Reuters was not able to establish which individuals were involved in the lobbying effort, what approaches they had made, or who in the government they were talking to.

“The idea is out there, but for now there is no decision,” the state bank executive said.

The Russian authorities have shown little sympathy for the foreign asset problems of wealthy businesspeople in the past.

“It’s nonsense,” one of the two sources close to the finance ministry said of the idea of issuing special bonds.


There is no reliable data on how much money Russians have abroad.
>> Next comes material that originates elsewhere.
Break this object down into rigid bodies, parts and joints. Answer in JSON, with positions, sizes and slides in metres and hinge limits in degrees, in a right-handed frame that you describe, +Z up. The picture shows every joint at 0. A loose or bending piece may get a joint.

According to a rough estimate by Gabriel Zucman, an assistant professor of economics at the University of California at Berkeley, Russians had about $200 billion worth of financial assets in offshore tax havens as of 2014, equivalent to 10 percent of Russia’s GDP that year.

Several of the wealthiest have told Reuters they keep their assets abroad because of the volatility of the economy, the secrecy afforded by offshore havens and uncertainty about Russia’s future political stability.

The options at home have all sorts of pitfalls.

Although interest rates for rouble deposits in Russian banks are relatively high, at around 7-8 percent, wealthy Russians are wary of the risk of a rouble crash and prefer to keep deposits in foreign currency where rates are much lower, usually ranging between just above zero to 2 percent.

Yields on Eurobonds are higher - a benchmark Eurobond issued this year for 30 years RU000A0JXU14= is trading at 5 percent yield - but the market lacks liquidity, as new bond issues are rare, and holders of existing bonds do not tend to sell.

In addition, the compliance departments of Russian banks are required to ask lots of questions if a wealthy individual deposits a large amount with them, especially if that person is under U.S. sanctions.

Russian banks may also pass information about big depositors to the Russian tax authorities, which some businessman have said they don’t want because they want to protect commercially sensitive information and safeguard their privacy.